Contrary the what the world might say with its words, boys needs strong, virtuous men. We all do. That's how God made the world to work.
Boys need strong, masculine, godly men; they need men of strong character in their lives. In fact, boys need a community of such men to watch, learn from, and imitate. They need men who will encourage, guide, correct, and rebuke them.
“When we fail to teach men how to grow in character, we shouldn’t be surprised to discover they lack it.” - Replogle.
Being a man of character is not age related. Growing boys certainly cannot be expected to possess a fully formed masculine character, and they must be given the necessary time and grace to develop it. But, just because a man is old and gray, and carries with him a lifetime of experiences does not mean he is a man of character. Masculine character is about learning to balance instinct and drive, it is about taming the natural, sinful man and striving toward true moral virtue. True masculine character is about strength and power under control. As Lewis said, it is about harmonizing all that is inside us.
In his book, “The Abolition of Man,” Lewis makes the case plain, “The great tragicomedy of our day is that we continue to clamor for the very [manly] qualities that we are rendering impossible. In a sort of ghastly simplicity we remove the organ and demand the function. We make men without chests and expect of them virtue and enterprise. We laugh at honor and are shocked to find traitors in our midst. We castrate and bid the geldings be fruitful.”
When Lewis says, "We make men without chests," he's referring to men without the moral tools (moral organs) for right action and strong character. He's talking about men who fail to live up to what's good and right, men who fail to love what is good and oppose what is bad.
Lewis was arguing that we have lost the very thing that makes men manly; we've lost that thing that causes boys to grow into men of character.
In many ways, this is what we're doing to an entire generation of boys.
We're destroying the foundations of true manhood while expecting our boys to become virtuous men.
Al Mohler, commenting on the recent name change of the Boy Scouts, said, "...we just need to recognize that when you eliminate these spaces, and quite frankly, you say to boys, it’s not even important that you are boys, it’s not important enough that we would have an organization that would have boys together learning say how to tie knots and how to sail a boat, and how to set up a tent as ways of learning other life lessons. When we say to boys, you’re not important enough as boys that we do this anymore, then eventually, don’t be surprised that so many of these boys don’t grow up into functioning adulthood, or that you have this radical delay of adulthood."
While our culture runs headlong into LGBTQ insanity, willingly take our young boys with it, too many men are standing passively on the sidelines doing nothing. As Burke said, "all that that it takes for evil to triumph is for good men to do nothing."
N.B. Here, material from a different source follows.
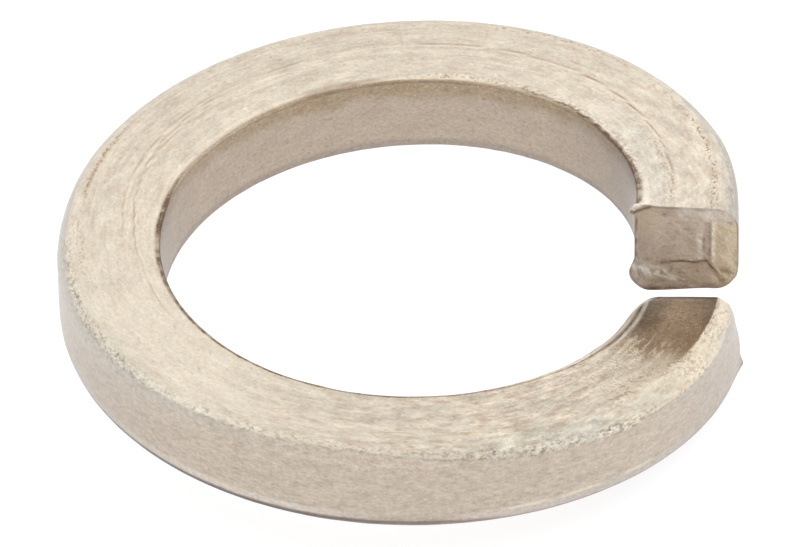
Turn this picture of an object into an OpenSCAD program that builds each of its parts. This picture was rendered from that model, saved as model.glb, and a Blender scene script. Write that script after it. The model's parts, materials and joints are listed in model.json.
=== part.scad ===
// Split spring lock washer: one length of rolled wire, coiled left-handed, sheared and hardened.
// Millimetres, +Z up. The bore axis is the Z axis and z = 0 is the mid-height of the flat body.
// The split lies on +X: the low end comes to it from the front, the high end from the back.

/* [Ring] */
// diameter of the bore, which clears the screw shank
bore_d = 20.6; // [17:0.1:25]
// radial width of the wire, from the bore wall to the rim wall
wire_w = 4.5; // [3.7:0.1:5.5]
// thickness of the wire at the bore
thick_bore = 3.6; // [3:0.1:4.4]
// thickness of the wire at the rim
thick_rim = 4.2; // [3.5:0.1:5.1]

/* [Spring form] */
// clear height between the low end and the high end, where they lap
end_gap = 0.9; // [0.6:0.1:3]
// how late the low end turns down out of the flat body, 1 is an even helix
bend_low = 3.0; // [1:0.1:4]
// how late the high end turns up out of the flat body, 1 is an even helix
bend_high = 2.3; // [1:0.1:4]
// length by which the high end reaches past the low end, at the middle of the wire
lap = 0.6; // [0.1:0.1:1.5]

/* [Edges] */
// rounding of the rim, upper corner
rim_round_top = 0.95; // [0.6:0.05:1.15]
// rounding of the rim, lower corner
rim_round_under = 0.8; // [0.5:0.05:1]
// broken edge of the bore, both corners
bore_edge = 0.2; // [0.1:0.05:0.3]

/* [Sheared ends] */
// turn of the shear plane in plan: it carries the high end's rim forward and the low end's rim back
shear_skew = 4; // [0:1:12]
// lean of the high end's face, its lower edge forward
lean_high = 6; // [0:1:15]
// lean of the low end's face, its lower edge forward
lean_low = 1; // [0:1:15]
// length of wire that the shear has pulled out of shape
shear_reach = 2.6; // [1:0.1:5]
// drop of the high end's underside at the bore
high_swell = 0.7; // [0:0.05:0.9]
// rounding of the high end's lower bore corner at the cut
high_toe = 0.6; // [0.3:0.05:0.9]
// rounding of the high end's lower rim corner at the cut
high_roll = 1.2; // [0.8:0.05:1.4]
// rounding of the low end's upper bore corner at the cut
low_roll = 0.9; // [0.3:0.05:1.1]

/* [Hidden] */

$fn = 120;
bore_r = bore_d / 2;
rim_r = bore_r + wire_w;
mid_r = (bore_r + rim_r) / 2;
rise = max(thick_rim, thick_bore + high_swell) + end_gap;

// half of the lapped angle, so that both ends lie evenly about +X
lap_half = lap / mid_r * 90 / PI;
low_az = lap_half;
sweep = 360 + 2 * lap_half;

// the rounded corners stop short of upright by these angles, where the true walls trim them
rim_meet = 18;
edge_meet = 30;
// flats that make up one rounded corner
rim_flats = 4;
edge_flats = 3;

// the swept wire overshoots both walls by this much, and true cylinders trim it
trim = 0.3;
// the trimming cylinders run past the washer by this much, above and below
over = 2;
trim_h = rise + thick_rim + 2 * over;

// stations along the wire: short steps where the shear has shaped it, long ones between
end_steps = 8;
body_steps = 72;
end_span = shear_reach / mid_r * 180 / PI / sweep;
stations = concat(
    [for (i = [0 : end_steps - 1]) end_span * i / end_steps],
    [for (i = [0 : body_steps]) end_span + (1 - 2 * end_span) * i / body_steps],
    [for (i = [end_steps - 1 : -1 : 0]) 1 - end_span * i / end_steps]);

// height of the wire's middle at station s, from 0 at the low end to 1 at the high end
function lift(s) = s < 0.5
    ? -rise / 2 * pow(1 - 2 * s, bend_low)
    : rise / 2 * pow(2 * s - 1, bend_high);

// 1 at an end of the wire, fading to 0 where the shear stops shaping it
function fade(d) = d >= end_span ? 0 : pow(1 - d / end_span, 2);

// points of a rounded corner, from angle a to angle b
function corner(cx, cy, r, a, b, n) =
    [for (i = [0 : n]) let (t = a + (b - a) * i / n) [cx + r * cos(t), cy + r * sin(t)]];

// wire section at station s, as [radius, height] pairs round the outline
function section(s) =
    let (
        high = fade(1 - s),
        low = fade(s),
        h_rim = thick_rim / 2,
        h_top = thick_bore / 2,
        h_under = thick_bore / 2 + high_swell * high,
        r_under = rim_round_under + (high_roll - rim_round_under) * high,
        e_top = bore_edge + (low_roll - bore_edge) * low,
        e_under = bore_edge + (high_toe - bore_edge) * high
    )
    concat(
        [[rim_r + trim, h_rim - rim_round_top]],
        corner(rim_r - rim_round_top, h_rim - rim_round_top, rim_round_top, rim_meet, 90, rim_flats),
        corner(bore_r + e_top, h_top - e_top, e_top, 90, 180 - edge_meet, edge_flats),
        [[bore_r - trim, h_top - e_top - trim]],
        [[bore_r - trim, -h_under + e_under + trim]],
        corner(bore_r + e_under, -h_under + e_under, e_under, 180 + edge_meet, 270, edge_flats),
        corner(rim_r - r_under, -h_rim + r_under, r_under, 270, 360 - rim_meet, rim_flats),
        [[rim_r + trim, -h_rim + r_under]]);

// how far a point of the section is carried back along the wire, where the shear has cut it
function set_back(s, p) =
    let (skew = tan(shear_skew) * (mid_r - p[0]))
    fade(1 - s) * (skew + tan(lean_high) * p[1]) + fade(s) * (skew - tan(lean_low) * p[1]);

// one ring of points: the section stood up at its station
function ring(s) =
    [for (p = section(s))
        let (a = low_az - sweep * s + set_back(s, p) / mid_r * 180 / PI)
        [p[0] * cos(a), p[0] * sin(a), p[1] + lift(s)]];

// middle of the section at station s
function wire_mid(s) =
    let (az = low_az - sweep * s) [mid_r * cos(az), mid_r * sin(az), lift(s)];

module coiled_wire() {
    rings = [for (s = stations) ring(s)];
    n = len(rings[0]);
    m = len(rings);
    last = (m - 1) * n;
    low_mid = m * n;
    high_mid = low_mid + 1;
    sides = [for (i = [0 : m - 2], j = [0 : n - 1])
        let (k = (j + 1) % n)
        each [
            [i * n + k, i * n + j, (i + 1) * n + j],
            [i * n + k, (i + 1) * n + j, (i + 1) * n + k]]];
    low_face = [for (j = [0 : n - 1]) [low_mid, j, (j + 1) % n]];
    high_face = [for (j = [0 : n - 1]) [high_mid, last + (j + 1) % n, last + j]];
    polyhedron(
        points = concat([for (r = rings) each r], [wire_mid(0), wire_mid(1)]),
        faces = concat(sides, low_face, high_face));
}

// the wire, with its rim wall and bore wall turned true
module lock_washer() {
    color([0.84, 0.8, 0.74])
    difference() {
        intersection() {
            coiled_wire();
            rotate([0, 0, 90])
            cylinder(h = trim_h, r = rim_r, center = true);
        }
        rotate([0, 0, 90])
        cylinder(h = trim_h, r = bore_r, center = true);
    }
}

lock_washer();
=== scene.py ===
import json
import math

import bpy
import numpy as np
from mathutils import Matrix, Vector

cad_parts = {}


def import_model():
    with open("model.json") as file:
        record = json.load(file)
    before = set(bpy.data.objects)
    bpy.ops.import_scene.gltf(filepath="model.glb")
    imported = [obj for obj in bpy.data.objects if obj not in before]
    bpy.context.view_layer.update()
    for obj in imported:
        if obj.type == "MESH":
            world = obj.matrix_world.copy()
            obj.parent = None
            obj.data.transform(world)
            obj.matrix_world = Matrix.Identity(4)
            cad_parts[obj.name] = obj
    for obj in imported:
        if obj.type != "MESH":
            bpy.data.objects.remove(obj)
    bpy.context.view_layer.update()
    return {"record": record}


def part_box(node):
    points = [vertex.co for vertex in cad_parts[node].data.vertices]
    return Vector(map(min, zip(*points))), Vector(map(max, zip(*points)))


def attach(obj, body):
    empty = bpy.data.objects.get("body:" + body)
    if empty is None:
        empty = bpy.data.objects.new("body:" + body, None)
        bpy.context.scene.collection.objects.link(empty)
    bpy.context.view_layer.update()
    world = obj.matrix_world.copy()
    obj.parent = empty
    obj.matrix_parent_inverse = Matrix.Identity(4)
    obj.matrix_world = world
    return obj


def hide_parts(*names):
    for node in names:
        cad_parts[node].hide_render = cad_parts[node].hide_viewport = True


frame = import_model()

# Sizes are in millimetres until mesh_object() scales them to metres.
MM = 0.001

# ---------------- sizes of the washer
# The bore, the rim and the height come from the frame. The rest repeat part.scad, which this script
# can't read; only bore_edge, high_roll and low_roll differ a little, to match the photo more closely.
low_corner, high_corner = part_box("lock_washer")
bore_mount = next(m for m in frame["record"]["mounts"] if m["name"] == "bore")
bore_r = bore_mount["dims"]["r_mm"]
rim_r = high_corner.x / MM
mid_r = (bore_r + rim_r) / 2
thick_bore = 3.6
thick_rim = 4.2
rise = (high_corner.z - low_corner.z) / MM - thick_rim
lap = 0.6
bend_low = 3.0
bend_high = 2.3

rim_round_top = 0.95
rim_round_under = 0.8
bore_edge = 0.11
shear_skew = 4.0
lean_high = 6.0
lean_low = 1.0
shear_reach = 2.6
high_swell = 0.7
high_toe = 0.6
high_roll = 1.35
low_roll = 1.15

lap_half = lap / mid_r / 2
sweep = 2 * math.pi + 2 * lap_half
wire_length = sweep * mid_r

# What else the shear did to the high end: how far it moved each place, and its reach along the wire.
burr_in = 0.27
burr_down = 0.16
burr_reach = 0.9
lip_up = 0.07
lip_reach = 0.7
flare_in = 0.24
flare_reach = 1.6
rim_sink = 0.09
rim_sink_span = (6.0, 2.6)
rim_swell = 0.16
rim_swell_reach = 2.25
under_lift = 0.14
under_reach = 2.2
# The same for the low end: its rim is pinched at the top and drawn out at the foot.
pinch_in = 0.26
pinch_reach = 1.8
foot_out = 0.17
foot_reach = 1.5

# The rim's upper corner: where its facet ends along the wire, and where its crease softens.
facet_gone = (2.5, 5.5)
crease_softens = (38.0, 43.0)
# it is this much sharper at the back, between these two stretches of the wire
sharper_back = 0.15
back_begins = (39, 44)
back_ends = (66, 72)

# ---------------- light
# The tent: an even glow, and soft patches at (azimuth, elevation, where it begins, strength, colour).
white = (1.0, 1.0, 1.0)
cool = (0.8, 0.97, 1.1)
tent_glow = 0.8
tent_patches = [
    (0, 90, 0.5, 0.08, white),
    (99, 50, 0.6, 0.05, white),
    (99, 15, 0.6, 0.33, white),
    (189, 25, 0.5, 0.2, cool),
    (9, 25, 0.5, 0.36, cool),
]
floor_half_side = 3.0
floor_shade = 0.4
floor_rough = 0.9
floor_glow = 0.76

# ---------------- camera
# Angles in degrees, the distance in metres, the lens and the sensor in millimetres.
camera_turn = 8.953
camera_elevation = 38.82
camera_roll = -1.724
camera_distance = 0.592
camera_lens = 615.1
camera_sensor = 36.0
camera_shift = (0.0006, -0.0055)
camera_clip = (0.05, 20.0)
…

Boys become men of character as they are formed and forged into such men. Boys need strong men of godly virtue and sturdy character to mold them and shape them. They need men with chests to help them develop their own.
Boys feel all sorts of things; they have all manner of emotions and feelings; they have testosterone pumping through their bodies and they grow; they test the limits and find their place in the world. And "while the nature of emotional responses is partly visceral and automatic, a man’s sentiments also have to be intentionally educated in order to be congruent with nature and the world."
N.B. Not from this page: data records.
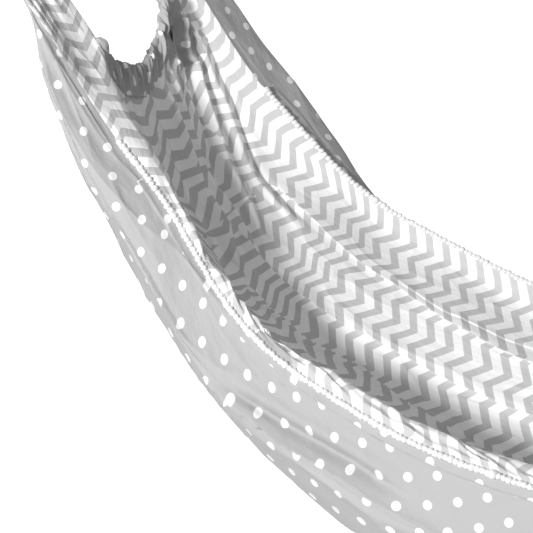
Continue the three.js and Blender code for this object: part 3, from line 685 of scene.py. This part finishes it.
def lining_folds(s, yn):
    a = np.abs(s)
    w = yn * 7.5
    end = smooth(17, 26, a) * smooth(0.66, 0.46, np.abs(yn))
    low = smooth(0.16, 0.0, yn) * smooth(-0.9, -0.75, yn) * smooth(22, 17, a)
    wander = 0.025 * noise(s * 0.3, 1.0, 31) + 0.008 * noise(s * 1.1, 2.0, 32)
    f = 0.045 * noise(s * 0.4, w * 0.6, 21) + 0.05 * creased(noise(s * 0.3 + 9, w * 0.55, 22))
    f = f + 0.035 * creased(noise(s * 0.55 + 0.3 * w, w * 0.8 - 0.2 * s, 28))
    f = f + low * (0.13 * creased(noise(s * 0.5, w * 0.6 + 0.3 * s, 29)) + 0.07 * creased(noise(s * 1.0 - 0.5 * w, w * 0.9, 30)))
    # folds that fan down the end panel from the gathers
    fan = 1 + 0.35 * smooth(29, 17, a)
    e = end_s(yn)
    run = smooth(0.0, 1.6, e - a)                     # flat where it is sewn to the casing
    wob = 0.012 * noise(s * 0.5, 7.0, 37)
    for line, left, right, height, low_s, high_s in END_FOLDS:
        x = yn - lin(line, a) - wob
        lump = np.exp(-(np.where(x < 0, x / left, x / right)) ** 2)
        f = f + height * lump * smooth(low_s - 2.2, low_s + 1.5, a) * smooth(high_s + 0.3, high_s - 1.5, a) * run
    f = f + end * run * (0.12 * noise(s * 0.09 + 4, yn * fan * 6.5 + 40, 23) + 0.07 * creased(noise(s * 0.12, yn * fan * 9.5 + 11, 33)))
    f = f + end * smooth(24, 27.5, a) * 0.07 * noise(s * 0.2, yn * 30 + 7, 24)
    bunch = smooth(26.6, 27.8, a) * smooth(0.36, 0.5, yn) * smooth(0.92, 0.84, yn)
    f = f + bunch * (0.32 * creased(noise(s * 0.8, yn * 13, 38)) + 0.16 * noise(s * 1.6, yn * 20 + s, 39))
    long = smooth(21, 18.5, a)
    for line, up, step, end_s_ in ((FOLD_A, 0.035, 0.06, 18.5), (FOLD_B, 0.05, 0.08, 18.5), (FOLD_C, 0.06, 0.08, 16)):
        x = yn - lin(line, a)
        f = f + smooth(end_s_ + 2.5, end_s_, a) * (up * np.exp(-((x - 0.05) / 0.05) ** 2) - 0.8 * up * np.exp(-((x + 0.05) / 0.035) ** 2) + pleat(x, 0.03, 0.0035, step, 0.0))
    f = f + smooth(12.5, 11, a) * smooth(2.5, 5.5, a) * pleat(yn - lin(FOLD_A, a) - 0.09 + 0.012 * (a - 8) - wander, 0.05, 0.004, 0.055, 0.02)
    # small gathers where the lining rolls over the near rim
    roll = np.exp(-((yn + 0.93) / 0.055) ** 2) * smooth(29, 24, a)
    f = f + roll * (0.15 * noise(s * 1.3, yn * 9, 25) + 0.16 * creased(noise(s * 1.0 + yn * 22, yn * 12, 26))) * smooth(25, 20, a)
    # the far wall hangs in shallow uprights from the rim
    f = f + smooth(0.6, 0.9, yn) * (0.05 * noise(s * 0.7, yn * 3, 27) + 0.03 * creased(noise(s * 1.1, yn * 4, 34)))
    return -U * f * smooth(0, 0.03, 1 - np.abs(yn))


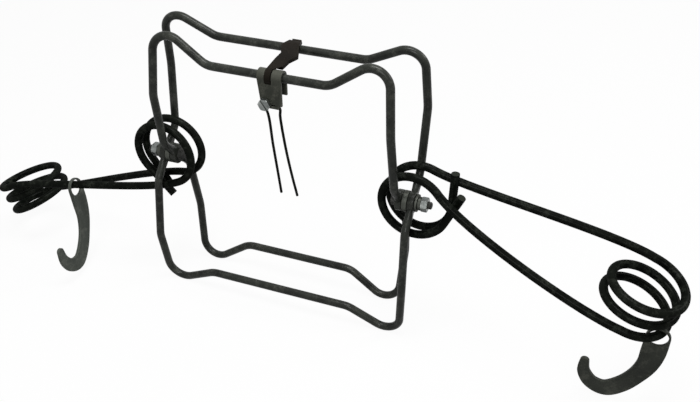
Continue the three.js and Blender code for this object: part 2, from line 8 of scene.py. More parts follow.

"St Augustine defines virtue as ordo amoris, the ordinate condition of the affections in which every object is accorded that kind of degree of love which is appropriate to it. Aristotle says that the aim of education is to make the pupil like and dislike what he ought...Plato before him had said the same. The little human animal will not at first have the right responses. It must be trained to feel pleasure, liking, disgust, and hatred at those things which really are pleasant, likable, disgusting and hateful."
Boys must be made into men. They must be taught what is truly pleasing, worthy of affection, what is truly repulsive, and what they ought to hate. Boys learn to be men only in the presence of real men.
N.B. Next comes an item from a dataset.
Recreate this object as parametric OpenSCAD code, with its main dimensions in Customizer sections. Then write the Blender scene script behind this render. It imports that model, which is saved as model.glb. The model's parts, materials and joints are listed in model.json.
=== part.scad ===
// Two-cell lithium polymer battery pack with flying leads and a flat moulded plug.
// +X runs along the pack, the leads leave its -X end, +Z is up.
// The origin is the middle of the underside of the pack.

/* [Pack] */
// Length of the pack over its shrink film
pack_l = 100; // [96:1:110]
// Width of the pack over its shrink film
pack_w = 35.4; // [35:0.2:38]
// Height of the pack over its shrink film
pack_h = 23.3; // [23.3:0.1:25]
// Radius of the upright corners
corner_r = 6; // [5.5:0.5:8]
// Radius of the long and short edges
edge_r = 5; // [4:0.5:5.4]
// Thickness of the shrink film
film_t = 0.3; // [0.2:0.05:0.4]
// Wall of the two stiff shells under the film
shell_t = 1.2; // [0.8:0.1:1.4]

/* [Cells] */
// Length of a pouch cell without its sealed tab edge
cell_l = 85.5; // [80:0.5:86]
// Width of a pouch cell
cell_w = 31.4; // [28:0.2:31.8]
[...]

A Lesson from the Old World
Chase Replogle takes a lesson from the Jewish Bar-mitzvah. The phrase itself means, “Son of the commandment.” When a Jewish boy reaches his thirteenth birthday, the family celebrates with a Bar-mitzvah where the boy ceremoniously becomes a man. He does this by submitting himself to the Law of God; literally becoming a son of the commandment.
We might think 13 is a bit young for a boy to transition to manhood, but such thinking misses the heart of the ceremony. The 13-year-old Jewish boy does not become a man because of his Bar-Mitzvah. Rather, the ceremony is about the boy recognizing his calling to manhood and submitting himself to the moral work of being and becoming a man.
The Bar-mitzvah, a day of celebration, is also a day of great weightiness for the boy. His passage into manhood is “one of accountability and submission to God. He takes on the work of self-awareness and personal attentiveness.”
Strong-Chested Men.
The world needs strong chested men. We do not need men who can bench-press lots of weight, but men who have the moral fortitude and godly virtue to harmonize their inner selves; men who live upright, self-controlled, morally stable, godly, and unwavering lives. Men who love what is good, stand for what is right, men who oppose what is wrong, and teach boys how to do the same.
Boys need men to do this.
Women need men to do this.
Little girls need men to do this.
Men need men to do this.
“This is the great irony…in our current day. We have lost the ancient ways by which we taught men to like and dislike what they ought—not a question of hobbies and recreation, but of morality and purpose. We have lost the path by which we lead men to become better. We have demanded proper behavior while laughing at the idea of morality. We have become experts at deconstructing moral responsibility. We roll our eyes when others talk of virtue, character, and honor. 'How naive. How old fashioned.' Yet, we expect men to possess those very traits we now call out-of-date. We teach [men] to indulge what they feel and expect them to somehow rise above it.” - Replogle.
The ancient Romans defined manliness as “living a life of virtue.” For the Greeks, manliness meant living a life of human flourishing, and seeing to it that others flourished as well.
Brett McKay combines these ideas defining manliness as, “striving for excellence and virtue in all areas of your life, fulfilling your potential as a man, and being the absolute best son, brother, friend, husband, father and citizen you can be. This mission is fulfilled by the cultivation of manly virtues like:
Courage
Loyalty
Industry
Resiliency
Resolution
Personal Responsibility
Self-Reliance
Integrity
Sacrifice.
These, he says, are the virtues of manliness. And he’s right.
But we should add to these qualities of manliness those we see in Scripture:
Faithfulness
Trustworthiness
Humility
Self-control
Gentleness
Strength under control
Provider
Protector.
True manliness is not only a good and virtuous thing, it is a compelling way of life.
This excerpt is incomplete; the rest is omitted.